Olivia Ting, currently studying for her MFA at UC Berkeley, has a background in graphic design, fashion design and photography. With David Hockney’s panoramic images as inspiration, Ting explores visual memory by weaving together images of the same place or object taken from different points of view. She designed the video projection.

Cubistic experience

“It’s a cubistic way of experiencing the set-up,” she explains. “Cubism is the depiction of one object from multiple points of view at the same time.” Coalescence works on many levels because it offers the viewer the potential of experiencing the piece from multiple, fractured, points of view.

Projected images from Coalescence, on exhibit at the San Francisco Art Commission Gallery in 2016-2017

Viewers can see the tubes from the front, with the full projection visible, or they can walk underneath the tubes and look up at the holes.

projected images from Coalescence, on exhibit at the San Francisco Art Commission Gallery in 2016-2017

Or they can have yet another experience viewing it from the side, where slivers of the projected images generate more of a texture.

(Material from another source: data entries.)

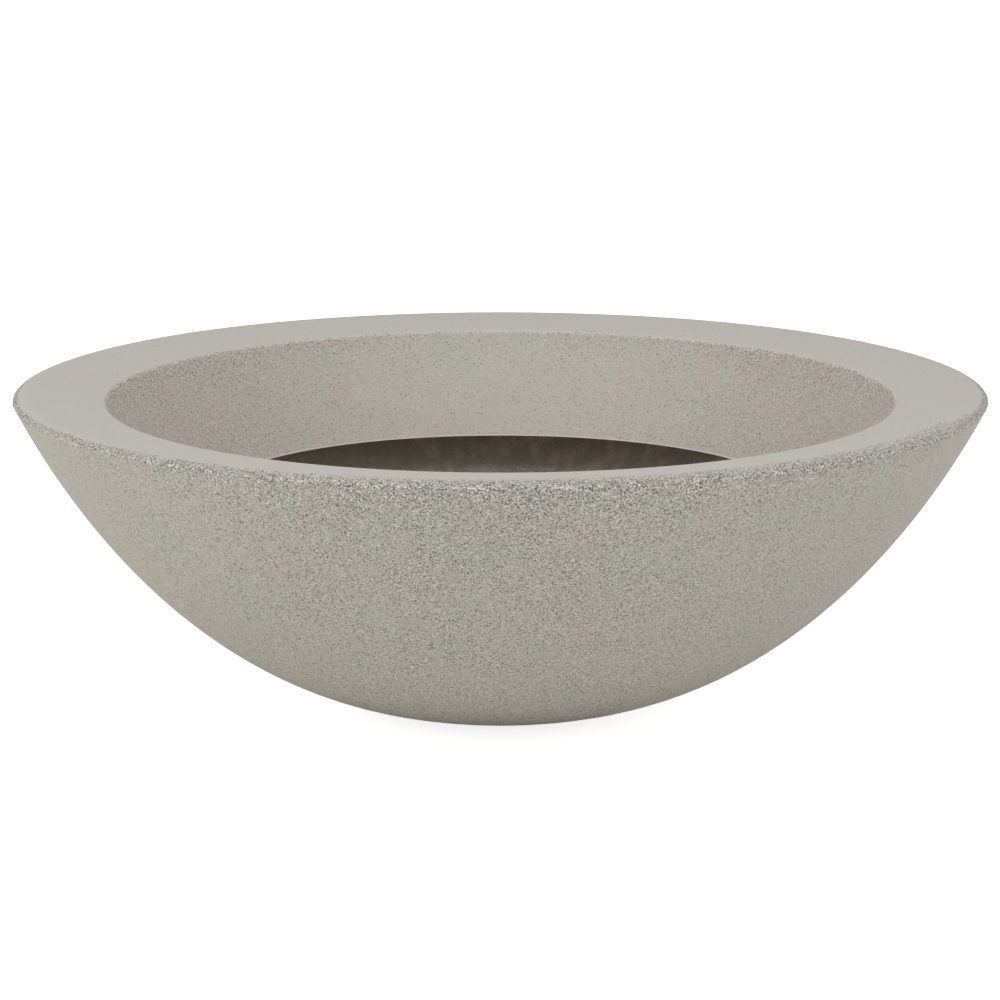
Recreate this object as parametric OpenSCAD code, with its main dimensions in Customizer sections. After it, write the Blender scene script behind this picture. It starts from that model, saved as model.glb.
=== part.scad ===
// Low, wide concrete bowl planter that stands free on a floor.
// A thin cast bowl carries a separate cast rim collar, bedded on a conical seat in mortar.
// A plastic sleeve lines the drain hole, a rubber plug closes it, and rubber pads carry the foot.
// Millimetres. Z is up, the ground is Z = 0 and the bowl's axis is the Z axis.
// Every profile is drawn as [radius, height] and turned round that axis.

/* [Bowl] */
// Diameter across the widest edge of the rim
rim_d = 914; // [800:1:1050]
// Height from the ground to the top of the rim
overall_h = 300; // [275:1:330]
// Diameter of the flat foot
foot_d = 264; // [240:1:320]
// Thickness of the cast wall
wall_t = 18; // [13:0.5:24]
// Thickness of the floor over the foot
floor_t = 24; // [18:0.5:32]
// Lean of the wall from upright where it meets the rim, in degrees
wall_lean = 27; // [22:0.5:32]
// Lean of the wall from upright where it meets the foot, in degrees
foot_lean = 77; // [70:0.5:80]
// Length over which the wall keeps its lean below the rim
wall_pull = 150; // [110:1:180]
// Length over which the wall keeps its lean above the foot
foot_pull = 150; // [110:1:180]

/* [Rim collar] */
// Width of the rounded outer edge of the rim
edge_w = 15.5; // [10:0.5:22]
// Height of the rounded outer edge, from the joint to the top
edge_h = 4.8; // [3:0.1:8]
// Width of the flat top of the rim
flat_w = 69.5; // [50:0.5:90]
// Fall of the flat top, from its outer to its inner edge
flat_fall = 6.8; // [0:0.1:12]
// Distance that the collar slopes inward, from the inner edge of the flat top to the lip
slope_reach = 103; // [70:1:130]
// Depth of the slope, from the inner edge of the flat top to the lip
slope_drop = 91; // [60:1:120]
// Thickness of the sloping collar
collar_t = 14; // [10:0.5:18]
// Rounding of the lip at the bottom of the slope
lip_r = 2.5; // [1:0.1:4]

/* [Bedding joint] */
// Width of the seat that carries the rim collar
seat_w = 22; // [16:0.5:28]
// Fall of the seat towards the axis, in degrees, which centres the collar
seat_lean = 30; // [20:1:40]
// Thickness of the mortar bed
mortar_t = 1; // [0.5:0.1:3]

/* [Drain] */
// Bore of the drain sleeve
drain_d = 40; // [30:1:50]
// Wall thickness of the drain sleeve
sleeve_wall = 4; // [2.5:0.5:6]
// Diameter of the sleeve's flange
flange_d = 72; // [64:1:84]
// Thickness of the sleeve's flange
flange_t = 3; // [2:0.5:5]
// Number of anchor ribs round the sleeve
anchor_count = 2; // [1:1:3]
// Height that each anchor rib stands out of the sleeve
anchor_h = 2; // [1:0.5:3]
// Width of each anchor rib along the sleeve
anchor_w = 3; // [2:0.5:4]

/* [Drain plug] */
// Gap all round between the plug's sealing ribs and the sleeve
plug_gap = 0.05; // [0.02:0.01:0.1]
// Length of the plug inside the sleeve
plug_len = 18; // [14:0.5:22]
// Number of sealing ribs
rib_count = 3; // [2:1:4]
// Width of each sealing rib
rib_w = 2; // [1.5:0.1:3]
// Depth of the grooves between the sealing ribs
rib_depth = 1.5; // [0.8:0.1:3]
// Diameter of the plug's head
head_d = 58; // [54:1:62]
// Thickness of the plug's head
head_t = 5; // [3:0.5:8]
// Width of the pull tab on the head
tab_w = 36; // [26:1:44]
// Height of the pull tab above the head
tab_h = 30; // [24:1:40]
// Thickness of the pull tab
tab_t = 7; // [5:0.5:12]

/* [Foot pads] */
// Diameter of the circle through the middles of the pads
pad_circle_d = 196; // [170:1:200]
// Diameter of each pad
pad_d = 40; // [30:1:44]
// Height that the pads hold the foot off the ground
pad_stand = 6; // [3:0.5:12]
// Depth that each pad is let into the foot
pad_sink = 2; // [1:0.5:5]
// Gap all round between a pad and its recess
pad_gap = 0.5; // [0.2:0.1:1]
// Chamfer round the bottom of each pad
pad_chamfer = 1.5; // [0.5:0.5:2.5]

/* [Hidden] */

$fn = 144;
curve_steps = 40; // flats along the curve of the wall
round_steps = 10; // flats round each small edge
pad_count = 4; // each pad is a node of its own

concrete = [0.70, 0.68, 0.64];
mortar = [0.60, 0.58, 0.54];
dark_plastic = [0.22, 0.22, 0.23];
black_rubber = [0.12, 0.12, 0.12];

// Heights and radii that several pieces share
foot_z = pad_stand;
floor_z = foot_z + floor_t;
joint_r = rim_d / 2;
joint_z = overall_h - edge_h;
flat_out_r = joint_r - edge_w;
flat_in_r = flat_out_r - flat_w;
flat_in_z = overall_h - flat_fall;
mouth_r = flat_in_r - slope_reach;
lip_z = flat_in_z - slope_drop;
drain_r = drain_d / 2;
sleeve_r = drain_r + sleeve_wall;

// A direction in a profile, in degrees anticlockwise from the outward radius
function heading(a) = [cos(a), sin(a)];

// Points round an arc with radii rx and rz, from angle a to angle b
function arc(mid, rx, rz, a, b) =
    [for (i = [0:round_steps]) let (t = a + (b - a) * i / round_steps)
        mid + [rx * cos(t), rz * sin(t)]];

// Where the line through p along u crosses the line through q along v
function crossing(p, u, q, v) = p + u * cross(q - p, v) / cross(u, v);

// The outer wall is a cubic Bezier curve, which leaves the joint and the foot at their leans
joint_point = [joint_r, joint_z];
foot_point = [foot_d / 2, foot_z];
wall_heading = heading(270 - wall_lean);
foot_heading = heading(270 - foot_lean);
wall_ends = [joint_point, joint_point + wall_pull * wall_heading,
             foot_point - foot_pull * foot_heading, foot_point];

function wall_point(t) =
    pow(1 - t, 3) * wall_ends[0] + 3 * pow(1 - t, 2) * t * wall_ends[1]
    + 3 * (1 - t) * t * t * wall_ends[2] + pow(t, 3) * wall_ends[3];
function wall_slope(t) =
    pow(1 - t, 2) * (wall_ends[1] - wall_ends[0])
    + 2 * (1 - t) * t * (wall_ends[2] - wall_ends[1]) + t * t * (wall_ends[3] - wall_ends[2]);
function wall_inward(t) = let (s = wall_slope(t)) [s.y, -s.x] / norm(s);

// The conical seat falls from the joint towards the axis
seat_heading = heading(180 + seat_lean);
seat_down = [-sin(seat_lean), cos(seat_lean)] * -mortar_t;
seat_in = joint_point + seat_heading * seat_w / cos(seat_lean);

// The slope of the collar runs from the flat top to the round nose of its lip
flat_in = [flat_in_r, flat_in_z];
nose = [mouth_r + lip_r, lip_z + lip_r];
to_flat = flat_in - nose;
slope_side = atan2(to_flat.y, to_flat.x) + acos(lip_r / norm(to_flat));
slope_end = nose + lip_r * heading(slope_side);
back_start = slope_end - collar_t * heading(slope_side);
flat_heading = [flat_w, flat_fall];
slope_heading = flat_in - slope_end;
lip_back = crossing(back_start, slope_heading, [mouth_r, lip_z], [1, 0]);
flange_back = crossing(back_start, slope_heading, seat_in, flat_heading);

// Everything inside the outer surface of the bowl, below the joint
module bowl_outline() {
    polygon(concat(
        [[0, foot_z]],
        [for (i = [curve_steps:-1:0]) wall_point(i / curve_steps)],
        [[0, joint_z]]));
}

// The hollow of the bowl, a wall's thickness inside its outer surface and above its floor
module hollow_outline() {
    reach = joint_r + overall_h;
    intersection() {
        polygon(concat(
            [[0, 0]],
            [for (i = [curve_steps:-1:0]) let (t = i / curve_steps)
                wall_point(t) + wall_t * wall_inward(t)],
            [[joint_r, overall_h + wall_t], [0, overall_h + wall_t]]));
        translate([0, floor_z]) square(reach);
    }
}

// The part of a profile that lies above the seat, lowered by drop. Past the inner end of the seat
// its edge runs along the underside of the collar, so that only the seat carries the collar
module above_seat(drop) {
    outer = joint_point + drop;
    inner = seat_in + drop;
    reach = joint_r;
    far = inner - reach * flat_heading / norm(flat_heading);
    polygon([far, inner, outer, outer + [reach, 0], outer + [reach, reach], [far.x, outer.y + reach]]);
}

module wall_outline() {
    difference() {
        bowl_outline();
        hollow_outline();
    }
}

// The sleeve with its bore filled, which is also the hole that it leaves in the floor
module sleeve_outline() {
    pitch = (floor_t - flange_t) / (anchor_count + 1);
    translate([0, foot_z]) square([sleeve_r, floor_t]);
    translate([0, floor_z - flange_t]) square([flange_d / 2, flange_t]);
    for (i = [1:anchor_count])
        translate([0, foot_z + i * pitch - anchor_w / 2])
            square([sleeve_r + anchor_h, anchor_w]);
}

// Puts a shape at pad number i, counted from 1; the pads stand between the X and Y axes
module at_pad(i) {
    rotate(360 * (i - 0.5) / pad_count) translate([pad_circle_d / 2, 0]) children();
}

// Thin cast bowl with a flat foot, a conical seat round its top and the drain hole
module bowl_shell() {
    color(concrete)
    difference() {
        rotate_extrude() difference() {
            wall_outline();
            above_seat(seat_down);
            sleeve_outline();
        }
        for (i = [1:pad_count]) at_pad(i)
            translate([0, 0, foot_z - 1]) cylinder(r = pad_d / 2 + pad_gap, h = pad_sink + 1);
    }
}

// Cast ring with the rounded edge, the flat top and the slope down to the lip
module rim_collar() {
    color(concrete)
    rotate_extrude() polygon(concat(
        arc([flat_out_r, joint_z], edge_w, edge_h, 0, 90),
        [flat_in],
        arc(nose, lip_r, lip_r, slope_side, 270),
        [lip_back, flange_back, seat_in]));
}

// Bed of mortar between the seat and the collar
module collar_mortar() {
    outside = joint_point - seat_w * seat_heading;
    color(mortar)
    rotate_extrude() intersection() {
        wall_outline();
        polygon([outside, seat_in, seat_in + seat_down, outside + seat_down]);
    }
}

// Plastic tube cast into the floor, with a flange flush with the floor and anchor ribs
module drain_sleeve() {
    color(dark_plastic)
    rotate_extrude() difference() {
        sleeve_outline();
        square([drain_r, overall_h]);
    }
}

// Rubber plug: a head on the flange, a ribbed shank in the sleeve and a tab to pull
module drain_plug() {
    rib_r = drain_r - plug_gap;
    rib_pitch = (plug_len - rib_w) / rib_count;
    color(black_rubber) {
        rotate_extrude() {
            translate([0, floor_z]) square([head_d / 2, head_t]);
            translate([0, floor_z - plug_len]) square([rib_r - rib_depth, plug_len]);
            for (i = [0:rib_count - 1])
                translate([0, floor_z - plug_len + i * rib_pitch]) square([rib_r, rib_w]);
        }
        translate([0, tab_t / 2, floor_z + head_t]) rotate([90, 0, 0]) linear_extrude(tab_t) {
            translate([-tab_w / 2, 0]) square([tab_w, tab_h - tab_w / 2]);
            translate([0, tab_h - tab_w / 2]) circle(d = tab_w);
        }
    }
}

// Rubber pad number i, let into its recess in the foot
module foot_pad(i) {
    color(black_rubber)
    at_pad(i) rotate_extrude() polygon([
        [0, 0], [pad_d / 2 - pad_chamfer, 0], [pad_d / 2, pad_chamfer],
        [pad_d / 2, foot_z + pad_sink], [0, foot_z + pad_sink]]);
}

bowl_shell();
rim_collar();
collar_mortar();
drain_sleeve();
drain_plug();
foot_pad(1);  // foot_pad_1
foot_pad(2);  // foot_pad_2
foot_pad(3);  // foot_pad_3
foot_pad(4);  // foot_pad_4
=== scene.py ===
"""Concrete bowl planter: the finished surfaces, the floor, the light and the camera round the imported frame.

Metres, Z up, the ground at Z = 0 and the bowl's axis on the Z axis. Every piece is turned: a profile of
[radius, height] rows goes round the axis in a geometry tree, which also gives a cast surface its slow
unevenness and its fine relief. Each row carries the finish of its stretch as mesh attributes, and the
concrete reads them. The sleeve, the plug and the pads wear the frame's own plain plastic and rubber.
"""
from __future__ import annotations

import logging
import math
from collections.abc import Callable, Mapping, Sequence
from dataclasses import dataclass, replace
from enum import Enum
from typing import Any

import bmesh
import bpy
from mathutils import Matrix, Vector

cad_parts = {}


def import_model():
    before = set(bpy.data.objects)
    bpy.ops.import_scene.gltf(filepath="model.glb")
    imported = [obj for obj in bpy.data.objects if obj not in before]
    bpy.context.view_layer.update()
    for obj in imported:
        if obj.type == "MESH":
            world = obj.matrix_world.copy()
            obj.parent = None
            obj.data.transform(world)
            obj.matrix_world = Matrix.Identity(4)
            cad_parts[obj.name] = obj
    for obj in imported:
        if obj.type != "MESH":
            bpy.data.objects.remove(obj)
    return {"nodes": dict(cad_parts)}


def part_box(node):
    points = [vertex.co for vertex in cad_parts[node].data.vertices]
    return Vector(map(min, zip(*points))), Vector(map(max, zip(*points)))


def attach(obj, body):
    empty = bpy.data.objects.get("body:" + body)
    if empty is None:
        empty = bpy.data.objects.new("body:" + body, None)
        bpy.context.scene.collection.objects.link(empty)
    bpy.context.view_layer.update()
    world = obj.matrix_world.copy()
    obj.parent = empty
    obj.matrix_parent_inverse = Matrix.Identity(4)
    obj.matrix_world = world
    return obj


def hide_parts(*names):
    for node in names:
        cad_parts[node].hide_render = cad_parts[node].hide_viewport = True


Colour = tuple[float, float, float, float]
Span = tuple[float, float]

LOG = logging.getLogger("planter")
MM = 0.001  # a millimetre in metres
WELD = 1e-6  # points that lie closer than this are one point
SLACK = 1e-6  # share of a pitch that a stretch may be too long by without another row
WHITE: Colour = (1.0, 1.0, 1.0, 1.0)


# ---------------------------------------------------------------------------------------------------------
# Node trees


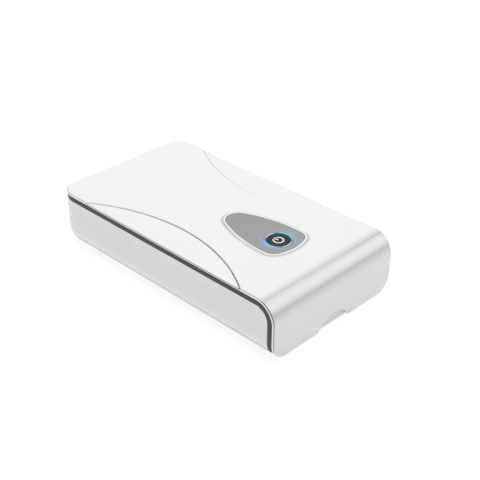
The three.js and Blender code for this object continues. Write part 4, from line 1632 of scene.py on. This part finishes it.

projected images from Coalescence, on exhibit at the San Francisco Art Commission Gallery in 2016-2017

The tubes themselves tell another part of the story. The gallery was under construction when the artists took their first walkthrough of the space. “The floor was filled with these tubes. There were stacks of them, like a mountain,” laughs Ting. The concept grew from the tubes, which were originally used to ship the lighting grids. “The entryway connects the outside to the gallery, so we brainstormed about what the transitional experience should be. We talked about caves, tunnels and stalactites.”

Jannotta, who designed an installation made of toilet paper rolls for the restroom area in Singapore’s Changi Airport, likes to repurpose things in unexpected ways. “I can’t help myself. I like to be a little cheeky and have a sense of humor. It’s really enjoyable to create an experience out of something completely different.”

Projecting bits and pieces of  the building

The video projected on the tubes was taken of places within the building, from the basement to the top floor. They went backstage in the theater and up to the Green Room, the site of many of San Francisco’s civic receptions. “Each space had its own rhythm. I loved the Green Room where we shot down the room with a window, then quiet and then another window,” comments Jannotta. Ting loved the lights in the building. “The lights are like a common denominator. There are so many interesting chandeliers, each with a different design. The lights became a transitional point connecting the spaces.”

Projected images from Coalescence, on exhibit at the San Francisco Art Commission Gallery in 2016-2017

At its heart, Coalescence is about “spatial memory.” Ting explains: When you walk into a place, how do you know where you are? We get cues from details that we notice, but can’t necessarily articulate. It might be the direction of the light or the placement of an outlet. There is a tremendous wealth of information that most of us don’t even notice, what Ting calls peripheral memory.

Jannotta reminds us that the tubes themselves are relics of the construction site. “It’s all about the story of the space. When you design you’re literally writing a book, but the language is space, light, texture, your surroundings,” she says. “I like to create strong experiences for people, in this case coalescing different memories and moments of the building into a variety of experiences that, well, coalesce for the viewer into something entirely new.”